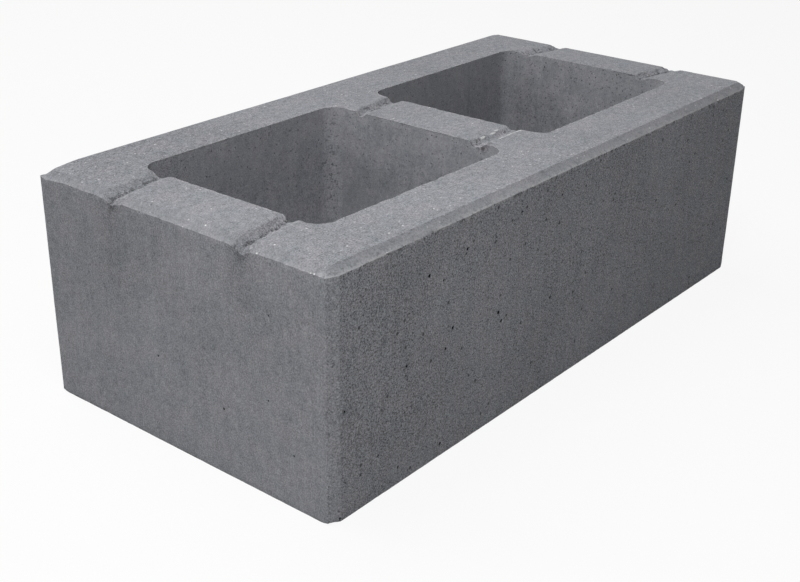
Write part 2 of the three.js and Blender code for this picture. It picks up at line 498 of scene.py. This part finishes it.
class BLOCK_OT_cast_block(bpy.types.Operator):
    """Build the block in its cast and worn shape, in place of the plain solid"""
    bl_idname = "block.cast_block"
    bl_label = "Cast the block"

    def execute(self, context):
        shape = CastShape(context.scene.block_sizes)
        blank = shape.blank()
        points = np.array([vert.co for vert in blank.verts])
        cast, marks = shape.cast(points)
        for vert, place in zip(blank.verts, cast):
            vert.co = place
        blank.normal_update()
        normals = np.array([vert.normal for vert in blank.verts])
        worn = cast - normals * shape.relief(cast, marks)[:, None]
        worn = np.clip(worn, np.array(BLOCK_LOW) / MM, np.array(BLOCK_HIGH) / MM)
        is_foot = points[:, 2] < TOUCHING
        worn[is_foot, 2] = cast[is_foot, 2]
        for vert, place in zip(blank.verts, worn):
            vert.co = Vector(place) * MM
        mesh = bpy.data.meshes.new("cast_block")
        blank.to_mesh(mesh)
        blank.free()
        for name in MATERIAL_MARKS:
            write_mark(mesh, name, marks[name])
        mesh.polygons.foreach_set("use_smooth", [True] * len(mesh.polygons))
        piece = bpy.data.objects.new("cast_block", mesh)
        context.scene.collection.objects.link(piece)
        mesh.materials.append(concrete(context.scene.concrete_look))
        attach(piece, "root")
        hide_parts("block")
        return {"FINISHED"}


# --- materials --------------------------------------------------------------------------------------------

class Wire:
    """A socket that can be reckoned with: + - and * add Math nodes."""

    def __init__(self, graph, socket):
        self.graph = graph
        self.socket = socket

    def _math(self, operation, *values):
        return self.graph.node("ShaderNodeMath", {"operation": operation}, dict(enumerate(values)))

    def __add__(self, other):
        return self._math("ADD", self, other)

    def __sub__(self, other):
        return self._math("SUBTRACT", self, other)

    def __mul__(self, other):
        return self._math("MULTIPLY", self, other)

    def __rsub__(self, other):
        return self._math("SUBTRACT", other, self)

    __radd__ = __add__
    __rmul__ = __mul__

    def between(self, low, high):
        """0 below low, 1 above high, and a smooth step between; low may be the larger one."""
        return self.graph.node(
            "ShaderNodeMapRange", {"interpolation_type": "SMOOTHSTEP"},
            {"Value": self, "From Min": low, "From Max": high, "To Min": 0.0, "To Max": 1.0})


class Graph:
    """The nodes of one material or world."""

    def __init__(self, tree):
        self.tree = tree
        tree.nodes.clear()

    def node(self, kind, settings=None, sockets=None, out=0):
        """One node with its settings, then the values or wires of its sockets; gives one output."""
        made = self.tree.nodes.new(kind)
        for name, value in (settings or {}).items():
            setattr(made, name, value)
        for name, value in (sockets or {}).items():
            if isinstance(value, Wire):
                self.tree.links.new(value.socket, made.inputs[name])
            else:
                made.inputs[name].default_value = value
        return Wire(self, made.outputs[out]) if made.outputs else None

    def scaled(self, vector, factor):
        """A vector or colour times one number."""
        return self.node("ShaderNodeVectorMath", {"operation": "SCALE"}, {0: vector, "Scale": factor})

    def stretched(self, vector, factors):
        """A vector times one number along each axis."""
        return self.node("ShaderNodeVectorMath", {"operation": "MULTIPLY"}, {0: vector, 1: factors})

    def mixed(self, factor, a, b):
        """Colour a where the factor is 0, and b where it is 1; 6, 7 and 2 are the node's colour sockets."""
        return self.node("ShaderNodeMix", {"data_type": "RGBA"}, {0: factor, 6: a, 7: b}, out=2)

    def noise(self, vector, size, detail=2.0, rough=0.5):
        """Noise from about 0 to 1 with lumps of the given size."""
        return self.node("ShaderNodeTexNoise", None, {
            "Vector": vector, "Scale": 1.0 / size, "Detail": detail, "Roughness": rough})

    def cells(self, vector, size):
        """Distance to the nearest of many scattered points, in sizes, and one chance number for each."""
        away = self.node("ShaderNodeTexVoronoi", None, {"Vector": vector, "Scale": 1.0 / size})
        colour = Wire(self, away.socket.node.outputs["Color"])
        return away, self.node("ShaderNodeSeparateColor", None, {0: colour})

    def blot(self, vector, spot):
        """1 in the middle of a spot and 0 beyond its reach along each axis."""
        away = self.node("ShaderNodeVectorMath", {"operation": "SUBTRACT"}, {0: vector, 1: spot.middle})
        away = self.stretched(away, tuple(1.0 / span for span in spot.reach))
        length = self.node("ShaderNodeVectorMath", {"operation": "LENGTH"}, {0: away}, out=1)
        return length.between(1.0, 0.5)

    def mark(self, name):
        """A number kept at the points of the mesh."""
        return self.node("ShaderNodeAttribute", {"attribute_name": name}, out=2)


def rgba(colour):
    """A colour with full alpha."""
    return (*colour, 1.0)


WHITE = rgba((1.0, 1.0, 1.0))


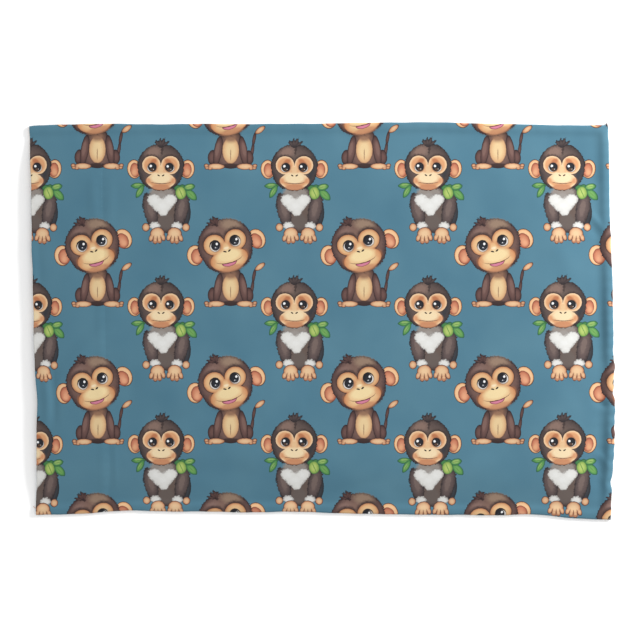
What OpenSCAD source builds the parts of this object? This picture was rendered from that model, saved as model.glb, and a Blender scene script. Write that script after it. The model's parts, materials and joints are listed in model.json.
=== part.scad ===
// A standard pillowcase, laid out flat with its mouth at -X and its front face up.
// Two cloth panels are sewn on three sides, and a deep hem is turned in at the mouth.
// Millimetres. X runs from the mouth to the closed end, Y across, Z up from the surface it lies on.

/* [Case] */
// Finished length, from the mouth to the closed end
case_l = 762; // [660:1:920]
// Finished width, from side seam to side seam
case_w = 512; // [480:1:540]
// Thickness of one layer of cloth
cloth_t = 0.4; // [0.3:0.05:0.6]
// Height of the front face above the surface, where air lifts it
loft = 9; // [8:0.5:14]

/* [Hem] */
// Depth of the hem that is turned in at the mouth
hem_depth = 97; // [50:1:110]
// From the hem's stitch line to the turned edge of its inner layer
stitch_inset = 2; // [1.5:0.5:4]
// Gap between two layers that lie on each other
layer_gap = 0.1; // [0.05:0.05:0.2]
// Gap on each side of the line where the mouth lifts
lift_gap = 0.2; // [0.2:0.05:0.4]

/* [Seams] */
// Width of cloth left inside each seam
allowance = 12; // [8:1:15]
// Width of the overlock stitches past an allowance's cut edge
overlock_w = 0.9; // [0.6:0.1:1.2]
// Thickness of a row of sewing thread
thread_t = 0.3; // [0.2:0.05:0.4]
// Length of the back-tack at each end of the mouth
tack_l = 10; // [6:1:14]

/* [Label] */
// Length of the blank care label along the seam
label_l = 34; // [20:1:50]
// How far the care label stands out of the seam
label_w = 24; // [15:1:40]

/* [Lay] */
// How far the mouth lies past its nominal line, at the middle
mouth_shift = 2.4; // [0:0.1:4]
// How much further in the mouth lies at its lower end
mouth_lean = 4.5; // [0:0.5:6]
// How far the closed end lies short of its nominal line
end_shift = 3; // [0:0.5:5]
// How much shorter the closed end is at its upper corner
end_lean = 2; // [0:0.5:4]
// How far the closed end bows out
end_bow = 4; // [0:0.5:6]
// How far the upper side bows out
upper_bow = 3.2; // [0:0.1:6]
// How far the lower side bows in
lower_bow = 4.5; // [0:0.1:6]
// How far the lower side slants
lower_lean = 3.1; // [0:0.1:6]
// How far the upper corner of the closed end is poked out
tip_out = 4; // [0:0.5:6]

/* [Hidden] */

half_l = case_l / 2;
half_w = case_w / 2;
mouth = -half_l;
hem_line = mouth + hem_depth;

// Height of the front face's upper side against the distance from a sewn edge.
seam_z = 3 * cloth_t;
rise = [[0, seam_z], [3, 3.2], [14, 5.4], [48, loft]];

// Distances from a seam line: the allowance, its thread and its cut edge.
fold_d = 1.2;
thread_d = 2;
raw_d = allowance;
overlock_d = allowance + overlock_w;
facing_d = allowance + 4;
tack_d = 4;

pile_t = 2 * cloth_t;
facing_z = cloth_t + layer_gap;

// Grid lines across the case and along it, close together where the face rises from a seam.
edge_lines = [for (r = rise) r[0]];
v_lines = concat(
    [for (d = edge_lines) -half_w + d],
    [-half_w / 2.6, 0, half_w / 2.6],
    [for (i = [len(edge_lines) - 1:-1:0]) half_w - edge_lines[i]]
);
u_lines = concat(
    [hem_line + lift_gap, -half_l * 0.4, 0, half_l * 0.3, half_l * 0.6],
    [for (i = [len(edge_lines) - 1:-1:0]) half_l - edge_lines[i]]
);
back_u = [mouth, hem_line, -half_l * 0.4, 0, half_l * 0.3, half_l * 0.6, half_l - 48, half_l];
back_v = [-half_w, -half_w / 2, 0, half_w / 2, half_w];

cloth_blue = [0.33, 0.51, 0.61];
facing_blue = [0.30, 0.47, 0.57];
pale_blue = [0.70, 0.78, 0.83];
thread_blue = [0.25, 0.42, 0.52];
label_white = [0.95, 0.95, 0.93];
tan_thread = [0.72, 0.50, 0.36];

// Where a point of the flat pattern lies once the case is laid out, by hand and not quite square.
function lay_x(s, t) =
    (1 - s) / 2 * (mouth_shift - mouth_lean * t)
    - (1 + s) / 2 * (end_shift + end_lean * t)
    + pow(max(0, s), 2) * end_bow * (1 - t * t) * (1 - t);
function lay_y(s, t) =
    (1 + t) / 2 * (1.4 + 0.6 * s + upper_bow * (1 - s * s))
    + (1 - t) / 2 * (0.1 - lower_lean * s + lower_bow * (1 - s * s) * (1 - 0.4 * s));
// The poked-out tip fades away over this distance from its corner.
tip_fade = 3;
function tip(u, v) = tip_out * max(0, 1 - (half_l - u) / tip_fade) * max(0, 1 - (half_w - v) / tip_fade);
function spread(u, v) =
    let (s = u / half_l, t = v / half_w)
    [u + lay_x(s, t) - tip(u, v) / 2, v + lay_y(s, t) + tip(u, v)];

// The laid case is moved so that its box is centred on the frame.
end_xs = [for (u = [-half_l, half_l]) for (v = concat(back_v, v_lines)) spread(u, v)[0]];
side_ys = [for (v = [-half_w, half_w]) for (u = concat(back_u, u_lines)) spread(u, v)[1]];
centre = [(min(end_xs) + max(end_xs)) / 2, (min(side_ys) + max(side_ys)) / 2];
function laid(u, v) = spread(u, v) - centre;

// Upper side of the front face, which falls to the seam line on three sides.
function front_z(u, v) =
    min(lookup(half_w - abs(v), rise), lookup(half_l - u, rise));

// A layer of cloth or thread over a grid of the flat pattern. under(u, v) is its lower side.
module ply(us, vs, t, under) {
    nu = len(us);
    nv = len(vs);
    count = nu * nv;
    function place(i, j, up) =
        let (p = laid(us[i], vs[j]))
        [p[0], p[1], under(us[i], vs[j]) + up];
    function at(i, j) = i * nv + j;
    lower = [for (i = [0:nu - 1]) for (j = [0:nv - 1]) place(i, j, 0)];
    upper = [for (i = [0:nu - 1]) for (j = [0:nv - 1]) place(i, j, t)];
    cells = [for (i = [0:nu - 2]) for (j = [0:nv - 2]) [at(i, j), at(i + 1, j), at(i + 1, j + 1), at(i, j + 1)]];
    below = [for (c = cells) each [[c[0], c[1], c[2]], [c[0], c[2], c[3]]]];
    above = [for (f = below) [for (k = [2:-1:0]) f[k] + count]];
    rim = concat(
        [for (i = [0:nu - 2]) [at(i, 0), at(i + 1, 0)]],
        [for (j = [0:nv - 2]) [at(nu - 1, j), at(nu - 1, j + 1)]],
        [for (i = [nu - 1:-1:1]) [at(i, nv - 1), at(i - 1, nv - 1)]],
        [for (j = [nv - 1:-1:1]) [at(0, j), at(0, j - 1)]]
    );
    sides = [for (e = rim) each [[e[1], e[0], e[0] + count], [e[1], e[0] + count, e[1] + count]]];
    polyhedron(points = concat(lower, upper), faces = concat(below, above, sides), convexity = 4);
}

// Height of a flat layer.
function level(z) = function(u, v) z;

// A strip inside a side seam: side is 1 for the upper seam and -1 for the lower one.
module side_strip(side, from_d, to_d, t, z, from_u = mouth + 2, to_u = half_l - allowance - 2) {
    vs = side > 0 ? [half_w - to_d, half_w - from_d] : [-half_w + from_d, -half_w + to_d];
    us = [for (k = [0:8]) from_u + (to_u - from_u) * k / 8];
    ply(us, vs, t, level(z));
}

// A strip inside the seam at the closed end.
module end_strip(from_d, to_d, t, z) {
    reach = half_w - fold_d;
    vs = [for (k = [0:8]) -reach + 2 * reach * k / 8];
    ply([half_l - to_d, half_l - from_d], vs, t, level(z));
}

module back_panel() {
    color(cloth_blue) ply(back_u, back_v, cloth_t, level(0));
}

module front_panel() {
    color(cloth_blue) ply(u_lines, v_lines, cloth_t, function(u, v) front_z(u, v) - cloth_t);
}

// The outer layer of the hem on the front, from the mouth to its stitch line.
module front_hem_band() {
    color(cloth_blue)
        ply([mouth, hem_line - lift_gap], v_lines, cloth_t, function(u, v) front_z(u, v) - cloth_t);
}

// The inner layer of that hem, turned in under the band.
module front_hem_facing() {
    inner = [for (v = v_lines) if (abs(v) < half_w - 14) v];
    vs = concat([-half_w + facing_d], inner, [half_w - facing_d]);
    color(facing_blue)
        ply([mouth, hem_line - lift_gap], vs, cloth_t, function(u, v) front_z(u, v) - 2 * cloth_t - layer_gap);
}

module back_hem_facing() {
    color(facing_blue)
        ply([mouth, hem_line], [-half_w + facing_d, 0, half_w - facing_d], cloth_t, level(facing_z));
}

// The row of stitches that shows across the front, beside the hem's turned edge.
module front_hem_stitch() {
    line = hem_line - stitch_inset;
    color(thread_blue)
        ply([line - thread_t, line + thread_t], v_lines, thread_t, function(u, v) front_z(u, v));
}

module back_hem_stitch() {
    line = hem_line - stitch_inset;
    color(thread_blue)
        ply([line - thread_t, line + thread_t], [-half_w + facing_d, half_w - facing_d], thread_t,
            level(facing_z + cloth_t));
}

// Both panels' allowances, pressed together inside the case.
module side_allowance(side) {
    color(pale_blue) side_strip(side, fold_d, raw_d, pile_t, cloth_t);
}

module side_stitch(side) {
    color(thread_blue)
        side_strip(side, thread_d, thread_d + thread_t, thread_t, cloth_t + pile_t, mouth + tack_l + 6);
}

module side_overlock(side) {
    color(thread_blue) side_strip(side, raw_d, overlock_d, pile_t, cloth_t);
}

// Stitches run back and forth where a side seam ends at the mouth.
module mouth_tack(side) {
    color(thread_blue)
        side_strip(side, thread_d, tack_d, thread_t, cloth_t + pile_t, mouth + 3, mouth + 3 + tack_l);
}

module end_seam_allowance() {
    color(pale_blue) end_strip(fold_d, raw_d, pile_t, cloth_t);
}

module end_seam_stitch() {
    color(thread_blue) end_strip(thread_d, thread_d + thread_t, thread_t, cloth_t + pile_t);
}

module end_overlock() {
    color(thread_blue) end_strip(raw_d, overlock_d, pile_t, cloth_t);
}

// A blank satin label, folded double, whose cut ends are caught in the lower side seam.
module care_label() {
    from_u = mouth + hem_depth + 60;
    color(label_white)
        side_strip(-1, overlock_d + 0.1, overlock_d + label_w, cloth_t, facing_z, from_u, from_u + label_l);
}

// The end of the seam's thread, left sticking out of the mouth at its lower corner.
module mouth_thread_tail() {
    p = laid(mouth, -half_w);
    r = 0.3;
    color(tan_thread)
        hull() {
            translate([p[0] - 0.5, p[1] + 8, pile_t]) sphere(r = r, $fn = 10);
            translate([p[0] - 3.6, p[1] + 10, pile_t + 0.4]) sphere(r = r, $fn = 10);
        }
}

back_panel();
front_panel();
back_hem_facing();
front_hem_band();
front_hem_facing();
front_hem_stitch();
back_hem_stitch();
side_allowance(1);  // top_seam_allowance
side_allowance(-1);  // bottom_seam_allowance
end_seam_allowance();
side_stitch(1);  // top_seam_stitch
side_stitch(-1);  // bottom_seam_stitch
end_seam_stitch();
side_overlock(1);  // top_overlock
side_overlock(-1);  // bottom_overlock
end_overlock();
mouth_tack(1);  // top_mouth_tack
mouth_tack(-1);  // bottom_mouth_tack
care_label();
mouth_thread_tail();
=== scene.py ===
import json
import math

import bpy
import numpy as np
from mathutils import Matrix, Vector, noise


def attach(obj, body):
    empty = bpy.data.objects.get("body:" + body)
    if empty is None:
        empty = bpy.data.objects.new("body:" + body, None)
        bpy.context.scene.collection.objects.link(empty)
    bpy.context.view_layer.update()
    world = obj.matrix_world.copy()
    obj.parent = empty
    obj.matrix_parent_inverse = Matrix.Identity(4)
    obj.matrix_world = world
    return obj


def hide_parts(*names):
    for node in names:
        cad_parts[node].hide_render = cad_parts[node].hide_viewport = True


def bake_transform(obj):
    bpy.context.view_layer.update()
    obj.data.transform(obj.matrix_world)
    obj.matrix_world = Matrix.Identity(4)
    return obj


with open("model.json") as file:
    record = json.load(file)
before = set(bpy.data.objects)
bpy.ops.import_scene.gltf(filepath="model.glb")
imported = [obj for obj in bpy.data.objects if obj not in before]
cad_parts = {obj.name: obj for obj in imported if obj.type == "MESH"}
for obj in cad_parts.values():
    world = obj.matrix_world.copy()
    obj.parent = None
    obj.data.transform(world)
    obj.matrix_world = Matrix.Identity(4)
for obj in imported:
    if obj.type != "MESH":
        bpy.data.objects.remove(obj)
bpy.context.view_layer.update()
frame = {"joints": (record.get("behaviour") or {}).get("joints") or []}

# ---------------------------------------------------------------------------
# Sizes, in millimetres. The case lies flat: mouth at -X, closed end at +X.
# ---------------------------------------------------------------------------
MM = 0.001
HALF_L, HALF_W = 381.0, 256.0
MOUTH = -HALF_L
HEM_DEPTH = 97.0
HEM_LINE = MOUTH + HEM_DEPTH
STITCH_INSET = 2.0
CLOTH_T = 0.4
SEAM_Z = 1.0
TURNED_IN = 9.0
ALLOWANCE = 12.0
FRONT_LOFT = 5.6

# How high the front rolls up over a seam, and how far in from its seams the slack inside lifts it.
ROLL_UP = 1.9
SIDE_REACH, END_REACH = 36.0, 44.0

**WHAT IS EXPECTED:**
Locate the word "with" in the entries, and copy every line where it is found.

**ANSWER FOR THIS EXERCISE:**
    """A socket that can be reckoned with: + - and * add Math nodes."""
        """One node with its settings, then the values or wires of its sockets; gives one output."""
        """Noise from about 0 to 1 with lumps of the given size."""
    """A colour with full alpha."""
// A standard pillowcase, laid out flat with its mouth at -X and its front face up.
with open("model.json") as file:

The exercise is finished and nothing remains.